At the time I had never heard of a Grand Canyon horse. It seemed that every time we saw a beautiful stallion, Vickie would same something about how important it would be to cross a Corolla stallion with a Grand Canyon mare.
Look at these pictures above. Manteo, the black stallion is a formerly wild horse from Corolla. Bella Note is 12.5% Grand Canyon. That might not seem like much, but to my knowledge, she is the last surviving mare to have such a high percentage of Grand Canyon lineage. The remainder of her lineage is Book Cliff, Choctaw, Brislawn Foundation, Sulfur, Crow and Shoshoni. (For those unfamiliar with the breed, this does not make her a "cross breed." The breed is Colonial Spanish which is composed of many strains, all going back to the horses brought by the Spanish during the earliest years of the colonization of North and Central America.

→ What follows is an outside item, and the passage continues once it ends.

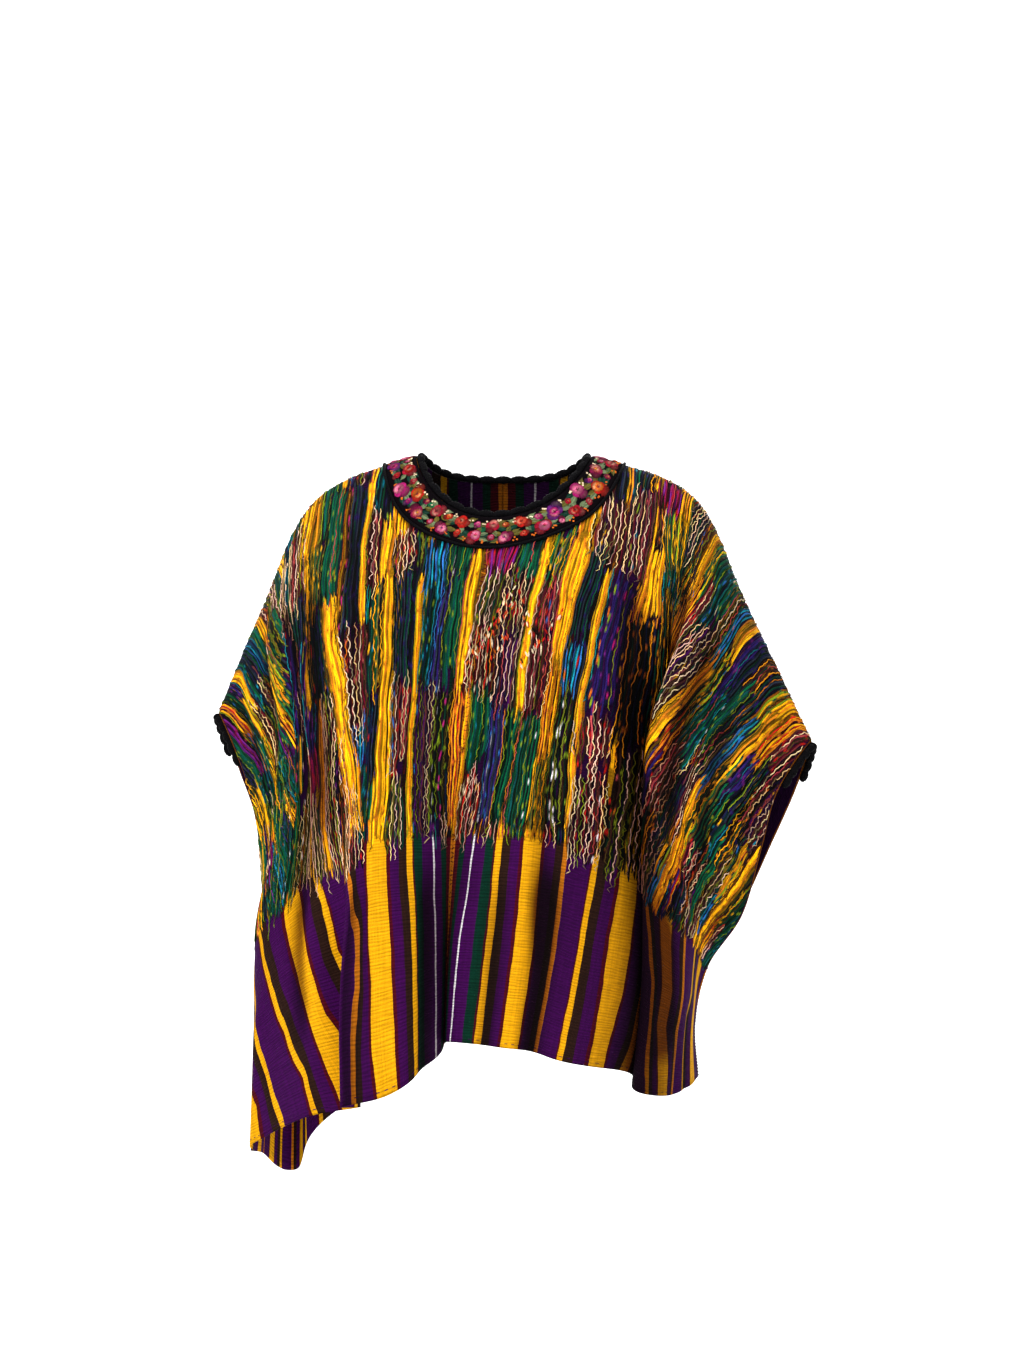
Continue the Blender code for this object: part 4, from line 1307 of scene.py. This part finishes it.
class HUIPIL_OT_studio(bpy.types.Operator):
    """Set the pale floor, the soft lights and the camera"""

    bl_idname = "huipil.studio"
    bl_label = "Studio"

    def execute(self, context):
        bm = bmesh.new()
        bmesh.ops.create_grid(bm, x_segments=1, y_segments=1, size=FLOOR_HALF)
        for vert in bm.verts:
            vert.co.z = FLOOR_HEIGHT
            vert.co.y += FLOOR_MIDDLE
        far = [edge for edge in bm.edges if all(vert.co.y > FLOOR_MIDDLE for vert in edge.verts)]
        raised = bmesh.ops.extrude_edge_only(bm, edges=far)["geom"]
        for item in raised:
            if isinstance(item, bmesh.types.BMVert):
                item.co.z += WALL_HEIGHT
        mesh = bpy.data.meshes.new("studio_floor")
        bm.to_mesh(mesh)
        bm.free()
        floor = bpy.data.objects.new("studio_floor", mesh)
        context.scene.collection.objects.link(floor)
        mesh.materials.append(pale_finish("studio_pale", PALE))
        bend = floor.modifiers.new("sweep", "BEVEL")
        bend.width = CORNER_RADIUS
        bend.segments = CORNER_STEPS
        mesh.shade_smooth()
        for name, place, aim, size, power in STUDIO_LIGHTS:
            lamp = bpy.data.lights.new(name, "AREA")
            lamp.energy = power
            lamp.size = size
            light = bpy.data.objects.new(name, lamp)
            light.location = place
            light.rotation_euler = (Vector(aim) - Vector(place)).to_track_quat("-Z", "Y").to_euler()
            context.scene.collection.objects.link(light)
        world = bpy.data.worlds.new("studio_world")
        world.use_nodes = True
        sky = world.node_tree.nodes["Background"]
        sky.inputs["Color"].default_value = (1.0, 1.0, 1.0, 1.0)
        sky.inputs["Strength"].default_value = SKY_STRENGTH
        context.scene.world = world
        context.scene.view_settings.view_transform = "Standard"
        eye = bpy.data.cameras.new("photo_camera")
        eye.lens = CAMERA_LENS
        eye.sensor_width = CAMERA_SENSOR
        eye.clip_end = CAMERA_REACH
        camera = bpy.data.objects.new("photo_camera", eye)
        camera.location = CAMERA_PLACE
        camera.rotation_euler = (math.pi / 2, 0.0, 0.0)
        context.scene.collection.objects.link(camera)
        context.scene.camera = camera
        return {"FINISHED"}


class HUIPIL_PT_pieces(bpy.types.Panel):
    """The blouse's pieces and sizes"""

    bl_idname = "HUIPIL_PT_pieces"
    bl_label = "Huipil Blouse"
    bl_space_type = "VIEW_3D"
    bl_region_type = "UI"
    bl_category = "Huipil"

    def draw(self, context):
        for name in HuipilSettings.__annotations__:
            self.layout.prop(context.scene.huipil, name)
        for operator in OPERATORS:
            self.layout.operator(operator.bl_idname)


OPERATORS = (
    HUIPIL_OT_panels, HUIPIL_OT_brocade, HUIPIL_OT_flower_band, HUIPIL_OT_edgings, HUIPIL_OT_seams,
    HUIPIL_OT_studio,
)
CLASSES = (HuipilSettings, *OPERATORS, HUIPIL_PT_pieces)


def register():
    """Adds the blouse's operators, panel and settings."""
    for cls in CLASSES:
        bpy.utils.register_class(cls)
    bpy.types.Scene.huipil = bpy.props.PointerProperty(type=HuipilSettings)


def unregister():
    """Takes them away again."""
    del bpy.types.Scene.huipil
    for cls in reversed(CLASSES):
        bpy.utils.unregister_class(cls)


def main():
    """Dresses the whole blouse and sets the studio."""
    register()
    bpy.ops.huipil.panels()
    bpy.ops.huipil.brocade()
    bpy.ops.huipil.flower_band()
    bpy.ops.huipil.edgings()
    bpy.ops.huipil.seams()
    bpy.ops.huipil.studio()


if __name__ == "__main__":
    main()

Some like to argue that this not correct and that each strain must be considered a breed unto itself. Such people could more productively spend their time counting the number of angels that can dance on the tip of a needle)
We now have a son of Rowdy Yates who is 12.5% Grand Canyon (the father of Bella Note), two mares that are 6.25% Grand Canyon, and two other mares at the horse lot owned by program participants who are 6.25% Grand Canyon. Insuring that this remnant does not perish from the earth is an important additional goal for our program.